**WHAT TO DO:**
Would you return all of this data exactly, leaving nothing out?

• • • • • • •

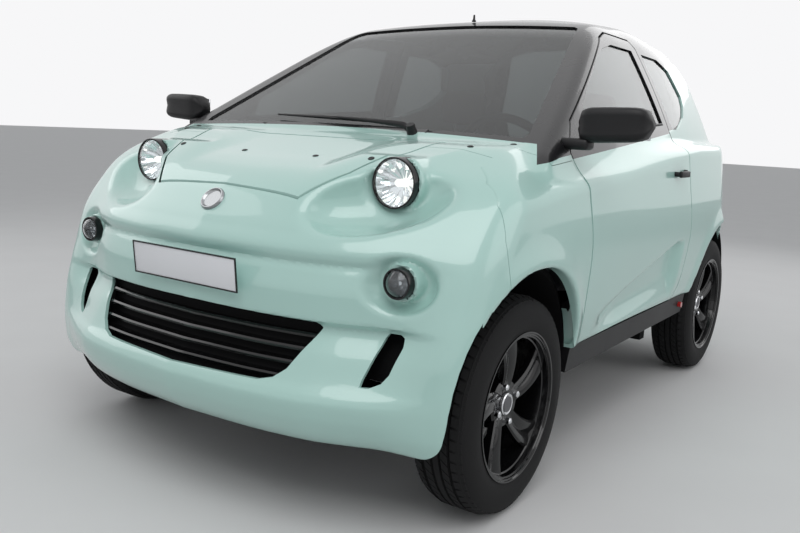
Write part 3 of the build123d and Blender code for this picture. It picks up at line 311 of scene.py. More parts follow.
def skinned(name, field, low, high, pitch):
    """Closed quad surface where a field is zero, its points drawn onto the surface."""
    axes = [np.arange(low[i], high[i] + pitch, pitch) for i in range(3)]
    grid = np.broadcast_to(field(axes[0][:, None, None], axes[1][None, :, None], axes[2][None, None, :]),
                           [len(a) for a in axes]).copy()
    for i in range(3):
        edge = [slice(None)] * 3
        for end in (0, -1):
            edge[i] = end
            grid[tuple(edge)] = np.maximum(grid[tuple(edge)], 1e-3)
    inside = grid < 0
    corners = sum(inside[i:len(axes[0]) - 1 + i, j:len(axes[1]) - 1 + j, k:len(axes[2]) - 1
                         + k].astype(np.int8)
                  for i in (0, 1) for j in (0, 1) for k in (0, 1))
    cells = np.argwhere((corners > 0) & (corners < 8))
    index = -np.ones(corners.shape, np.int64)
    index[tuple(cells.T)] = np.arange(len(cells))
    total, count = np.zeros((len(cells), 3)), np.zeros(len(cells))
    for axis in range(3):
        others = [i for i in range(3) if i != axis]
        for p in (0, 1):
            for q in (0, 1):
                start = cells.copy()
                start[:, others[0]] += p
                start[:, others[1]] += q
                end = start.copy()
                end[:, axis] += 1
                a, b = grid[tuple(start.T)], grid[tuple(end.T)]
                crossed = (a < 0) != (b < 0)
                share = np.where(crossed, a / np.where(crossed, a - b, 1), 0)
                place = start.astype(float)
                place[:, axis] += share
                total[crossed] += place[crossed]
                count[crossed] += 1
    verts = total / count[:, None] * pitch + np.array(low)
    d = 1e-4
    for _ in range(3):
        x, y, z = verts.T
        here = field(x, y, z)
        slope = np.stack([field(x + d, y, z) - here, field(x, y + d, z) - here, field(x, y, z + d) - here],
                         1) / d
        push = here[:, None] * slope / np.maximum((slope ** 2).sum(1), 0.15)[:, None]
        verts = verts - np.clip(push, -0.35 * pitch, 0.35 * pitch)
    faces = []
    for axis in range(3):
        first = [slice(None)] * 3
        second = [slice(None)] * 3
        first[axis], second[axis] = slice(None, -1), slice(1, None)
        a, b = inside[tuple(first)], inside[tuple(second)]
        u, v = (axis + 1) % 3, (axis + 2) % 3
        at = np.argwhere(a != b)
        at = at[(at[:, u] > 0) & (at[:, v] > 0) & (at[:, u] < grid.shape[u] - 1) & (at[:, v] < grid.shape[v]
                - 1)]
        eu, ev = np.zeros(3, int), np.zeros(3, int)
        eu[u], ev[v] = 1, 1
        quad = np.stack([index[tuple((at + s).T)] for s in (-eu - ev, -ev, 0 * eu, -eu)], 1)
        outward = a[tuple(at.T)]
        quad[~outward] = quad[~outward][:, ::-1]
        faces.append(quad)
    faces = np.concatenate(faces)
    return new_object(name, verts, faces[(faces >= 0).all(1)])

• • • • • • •

**FINISHED TASK:**
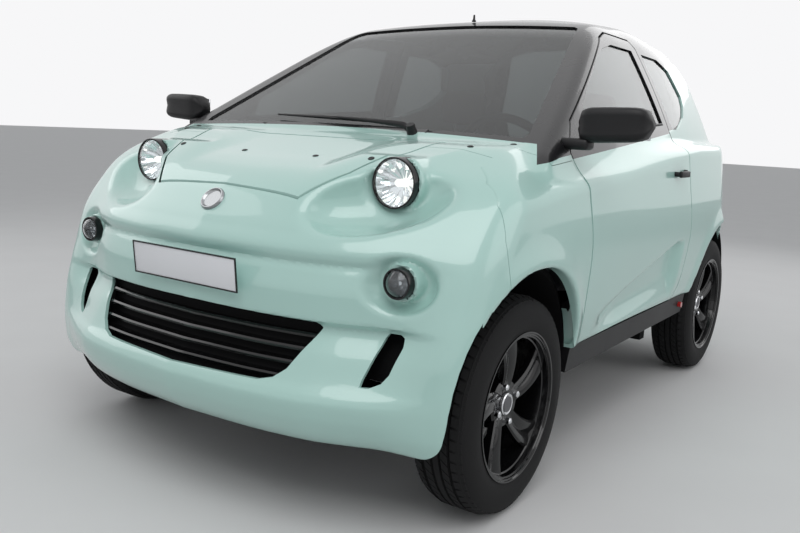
Write part 3 of the build123d and Blender code for this picture. It picks up at line 311 of scene.py. More parts follow.
def skinned(name, field, low, high, pitch):
    """Closed quad surface where a field is zero, its points drawn onto the surface."""
    axes = [np.arange(low[i], high[i] + pitch, pitch) for i in range(3)]
    grid = np.broadcast_to(field(axes[0][:, None, None], axes[1][None, :, None], axes[2][None, None, :]),
                           [len(a) for a in axes]).copy()
    for i in range(3):
        edge = [slice(None)] * 3
        for end in (0, -1):
            edge[i] = end
            grid[tuple(edge)] = np.maximum(grid[tuple(edge)], 1e-3)
    inside = grid < 0
    corners = sum(inside[i:len(axes[0]) - 1 + i, j:len(axes[1]) - 1 + j, k:len(axes[2]) - 1
                         + k].astype(np.int8)
                  for i in (0, 1) for j in (0, 1) for k in (0, 1))
    cells = np.argwhere((corners > 0) & (corners < 8))
    index = -np.ones(corners.shape, np.int64)
    index[tuple(cells.T)] = np.arange(len(cells))
    total, count = np.zeros((len(cells), 3)), np.zeros(len(cells))
    for axis in range(3):
        others = [i for i in range(3) if i != axis]
        for p in (0, 1):
            for q in (0, 1):
                start = cells.copy()
                start[:, others[0]] += p
                start[:, others[1]] += q
                end = start.copy()
                end[:, axis] += 1
                a, b = grid[tuple(start.T)], grid[tuple(end.T)]
                crossed = (a < 0) != (b < 0)
                share = np.where(crossed, a / np.where(crossed, a - b, 1), 0)
                place = start.astype(float)
                place[:, axis] += share
                total[crossed] += place[crossed]
                count[crossed] += 1
    verts = total / count[:, None] * pitch + np.array(low)
    d = 1e-4
    for _ in range(3):
        x, y, z = verts.T
        here = field(x, y, z)
        slope = np.stack([field(x + d, y, z) - here, field(x, y + d, z) - here, field(x, y, z + d) - here],
                         1) / d
        push = here[:, None] * slope / np.maximum((slope ** 2).sum(1), 0.15)[:, None]
        verts = verts - np.clip(push, -0.35 * pitch, 0.35 * pitch)
    faces = []
    for axis in range(3):
        first = [slice(None)] * 3
        second = [slice(None)] * 3
        first[axis], second[axis] = slice(None, -1), slice(1, None)
        a, b = inside[tuple(first)], inside[tuple(second)]
        u, v = (axis + 1) % 3, (axis + 2) % 3
        at = np.argwhere(a != b)
        at = at[(at[:, u] > 0) & (at[:, v] > 0) & (at[:, u] < grid.shape[u] - 1) & (at[:, v] < grid.shape[v]
                - 1)]
        eu, ev = np.zeros(3, int), np.zeros(3, int)
        eu[u], ev[v] = 1, 1
        quad = np.stack([index[tuple((at + s).T)] for s in (-eu - ev, -ev, 0 * eu, -eu)], 1)
        outward = a[tuple(at.T)]
        quad[~outward] = quad[~outward][:, ::-1]
        faces.append(quad)
    faces = np.concatenate(faces)
    return new_object(name, verts, faces[(faces >= 0).all(1)])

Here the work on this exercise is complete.